Dealing With Doubt | In 1990 I had built up a quite substantial business. But it grew so big, so fast that I started to get scared and, instead of believing that we were doing fantastic, I was gripped with fear what would happen if I failed. I was thinking all the time, this is too good to be true, this can’t last. I thought that every day. So I sold 91%, too cheap, too fast, to the largest real estate company in Sweden at the time. They had tens of billions of cash in the bank. A year and a half later they went bankrupt and dragged me and all subsidiaries with them and I lost everything. That was a turning point for me. I realized that my negative thoughts dragged the company down – not the real estate bankruptcy.
I somehow connected the dots of thoughts – actions – results.
I was also coached by a Swedish friend, Ola Ahlvarsson,, on how to actively resist negative thoughts which had a profound impact on me.

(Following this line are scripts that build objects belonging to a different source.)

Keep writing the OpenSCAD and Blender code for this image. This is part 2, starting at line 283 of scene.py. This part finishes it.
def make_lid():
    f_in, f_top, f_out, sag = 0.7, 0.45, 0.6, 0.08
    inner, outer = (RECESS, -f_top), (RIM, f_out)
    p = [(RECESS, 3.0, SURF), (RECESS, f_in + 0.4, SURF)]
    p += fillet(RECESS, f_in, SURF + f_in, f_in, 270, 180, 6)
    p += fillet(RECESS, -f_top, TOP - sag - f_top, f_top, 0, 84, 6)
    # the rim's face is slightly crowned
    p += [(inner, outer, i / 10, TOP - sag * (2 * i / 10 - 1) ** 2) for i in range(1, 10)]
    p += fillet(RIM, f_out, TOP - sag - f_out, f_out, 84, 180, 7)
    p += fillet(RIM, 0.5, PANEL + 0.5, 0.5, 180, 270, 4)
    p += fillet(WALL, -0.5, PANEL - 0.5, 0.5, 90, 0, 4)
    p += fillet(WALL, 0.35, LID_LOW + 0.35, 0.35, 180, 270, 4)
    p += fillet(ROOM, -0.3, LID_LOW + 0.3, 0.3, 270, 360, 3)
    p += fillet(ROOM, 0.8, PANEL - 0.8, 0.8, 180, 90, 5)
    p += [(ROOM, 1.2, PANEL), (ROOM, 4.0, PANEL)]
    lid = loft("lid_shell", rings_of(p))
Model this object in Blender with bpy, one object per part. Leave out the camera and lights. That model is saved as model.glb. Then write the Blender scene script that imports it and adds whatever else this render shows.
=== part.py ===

I count my blessings. I think back over the years of how things have just exceeded my expectations. I rarely mess with fear and doubt any longer. I have learnt to doubt my fears and believe in my dreams.
The Meaning Of Life | Do something that really interests you, something you preferably love. Do it with people who are your complete opposite. Don’t focus on getting rich. People whose main interest is money are dead boring. If you want to build wealth do it slowly, bit by bit, and once you have it, then figure out a way to give a big portion away.
Remember that money is a really important thing in life and it’s full of life – like a grain of wheat. You must always use money as ‘seed’ for something new and better. If you co-operate the right way with money it will come your way, harder and faster than you know.
Try to make the world a bit better and safer. Help the poor, the sick, support the things that eradicate injustice and plagues.
The Legacy I Would Like To Leave | I would love to touch as many people as possible with hope and encouragement with the message that they (we) are unique and joy will be found only when entering into one’s true destiny. That means exploring your talents and taking risks.